(Object data in JSON)

## Start

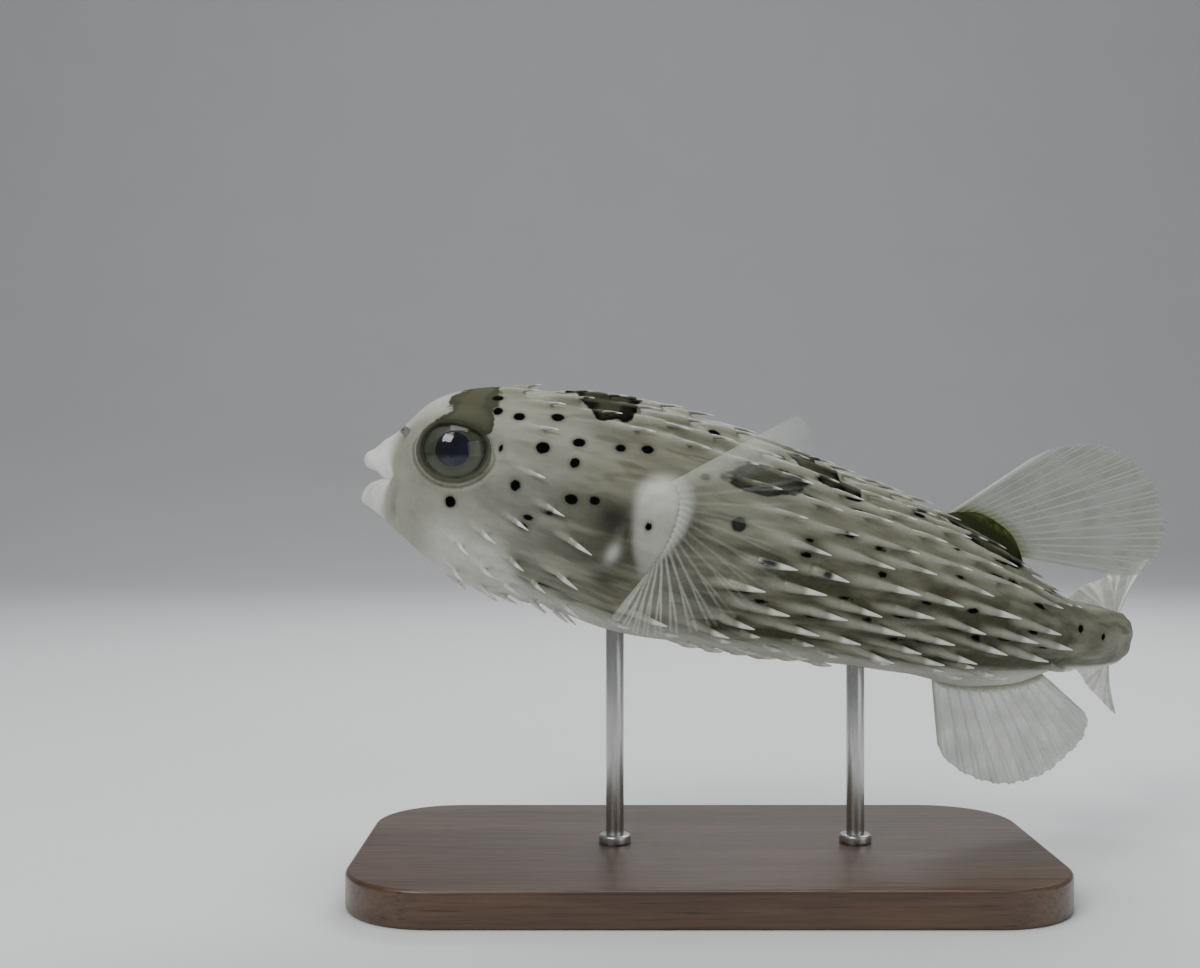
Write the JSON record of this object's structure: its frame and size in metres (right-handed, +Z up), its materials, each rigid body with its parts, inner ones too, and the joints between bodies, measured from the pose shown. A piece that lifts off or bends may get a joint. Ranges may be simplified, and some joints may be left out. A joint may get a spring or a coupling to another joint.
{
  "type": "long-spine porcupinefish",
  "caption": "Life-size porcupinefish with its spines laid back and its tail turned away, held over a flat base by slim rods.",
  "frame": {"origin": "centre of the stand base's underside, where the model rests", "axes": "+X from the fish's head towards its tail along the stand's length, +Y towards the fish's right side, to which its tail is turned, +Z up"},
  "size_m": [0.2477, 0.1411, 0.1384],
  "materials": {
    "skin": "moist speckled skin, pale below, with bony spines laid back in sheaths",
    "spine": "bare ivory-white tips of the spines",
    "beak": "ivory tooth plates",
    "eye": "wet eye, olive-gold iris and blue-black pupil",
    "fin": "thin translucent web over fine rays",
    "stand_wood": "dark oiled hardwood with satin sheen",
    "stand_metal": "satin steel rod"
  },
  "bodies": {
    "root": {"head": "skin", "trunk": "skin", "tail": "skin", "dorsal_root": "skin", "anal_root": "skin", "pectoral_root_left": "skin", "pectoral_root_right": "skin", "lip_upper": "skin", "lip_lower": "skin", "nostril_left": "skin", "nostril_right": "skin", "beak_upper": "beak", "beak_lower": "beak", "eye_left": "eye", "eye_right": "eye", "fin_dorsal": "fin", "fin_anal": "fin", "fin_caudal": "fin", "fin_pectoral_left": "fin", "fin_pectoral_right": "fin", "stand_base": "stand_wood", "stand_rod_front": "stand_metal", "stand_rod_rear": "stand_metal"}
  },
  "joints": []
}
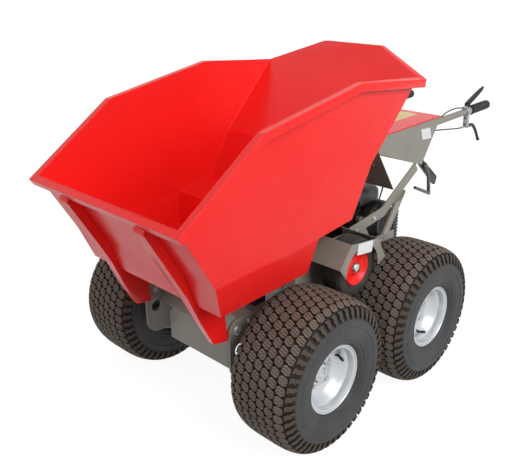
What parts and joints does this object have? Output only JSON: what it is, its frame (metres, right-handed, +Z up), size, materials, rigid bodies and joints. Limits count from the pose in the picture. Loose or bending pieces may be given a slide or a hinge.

## End

▶ [Set problem]
Reproduce the complete data exactly as presented above.

▶ [Exercise output]
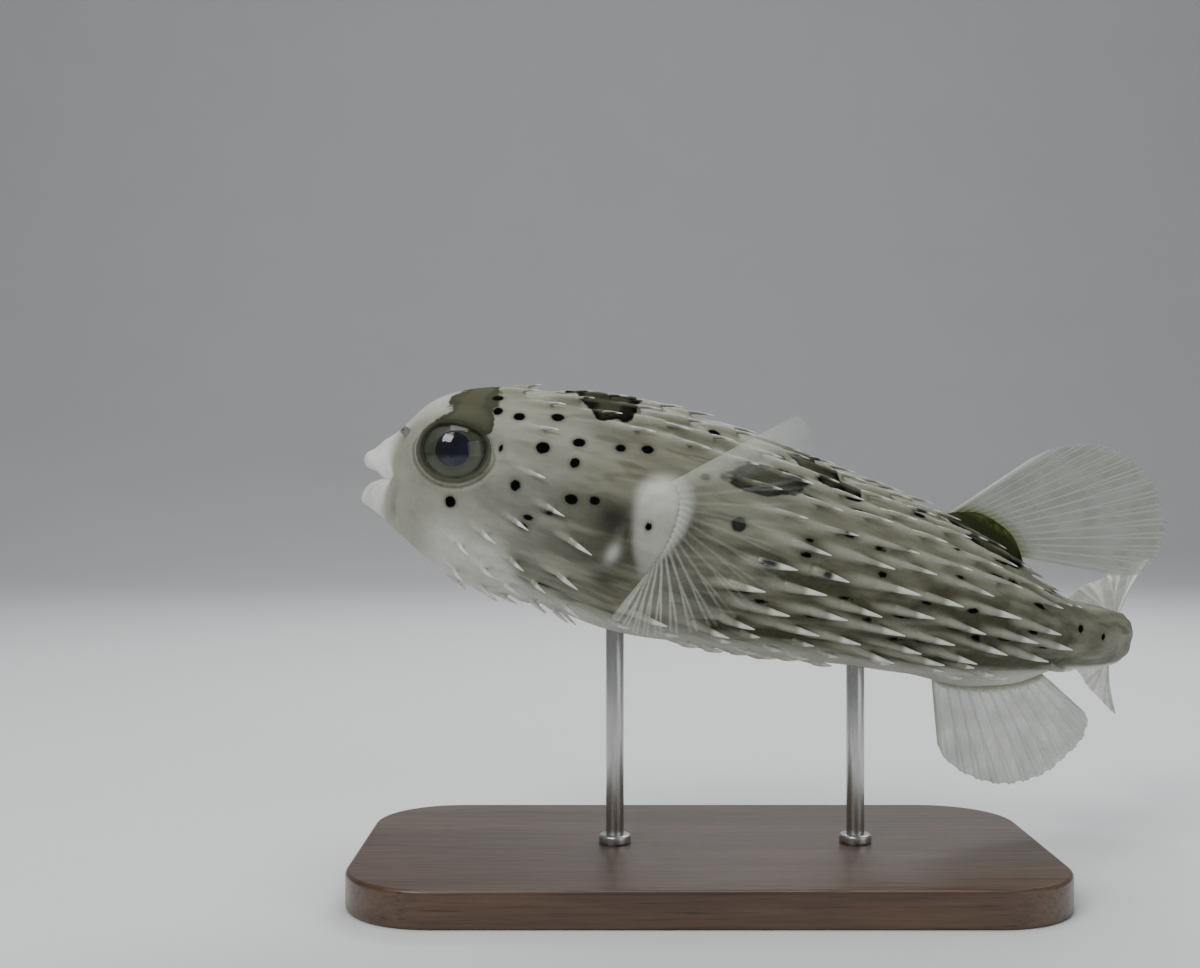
Write the JSON record of this object's structure: its frame and size in metres (right-handed, +Z up), its materials, each rigid body with its parts, inner ones too, and the joints between bodies, measured from the pose shown. A piece that lifts off or bends may get a joint. Ranges may be simplified, and some joints may be left out. A joint may get a spring or a coupling to another joint.
{
  "type": "long-spine porcupinefish",
  "caption": "Life-size porcupinefish with its spines laid back and its tail turned away, held over a flat base by slim rods.",
  "frame": {"origin": "centre of the stand base's underside, where the model rests", "axes": "+X from the fish's head towards its tail along the stand's length, +Y towards the fish's right side, to which its tail is turned, +Z up"},
  "size_m": [0.2477, 0.1411, 0.1384],
  "materials": {
    "skin": "moist speckled skin, pale below, with bony spines laid back in sheaths",
    "spine": "bare ivory-white tips of the spines",
    "beak": "ivory tooth plates",
    "eye": "wet eye, olive-gold iris and blue-black pupil",
    "fin": "thin translucent web over fine rays",
    "stand_wood": "dark oiled hardwood with satin sheen",
    "stand_metal": "satin steel rod"
  },
  "bodies": {
    "root": {"head": "skin", "trunk": "skin", "tail": "skin", "dorsal_root": "skin", "anal_root": "skin", "pectoral_root_left": "skin", "pectoral_root_right": "skin", "lip_upper": "skin", "lip_lower": "skin", "nostril_left": "skin", "nostril_right": "skin", "beak_upper": "beak", "beak_lower": "beak", "eye_left": "eye", "eye_right": "eye", "fin_dorsal": "fin", "fin_anal": "fin", "fin_caudal": "fin", "fin_pectoral_left": "fin", "fin_pectoral_right": "fin", "stand_base": "stand_wood", "stand_rod_front": "stand_metal", "stand_rod_rear": "stand_metal"}
  },
  "joints": []
}
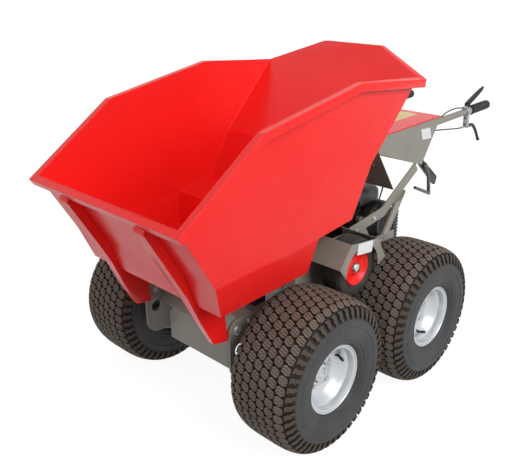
What parts and joints does this object have? Output only JSON: what it is, its frame (metres, right-handed, +Z up), size, materials, rigid bodies and joints. Limits count from the pose in the picture. Loose or bending pieces may be given a slide or a hinge.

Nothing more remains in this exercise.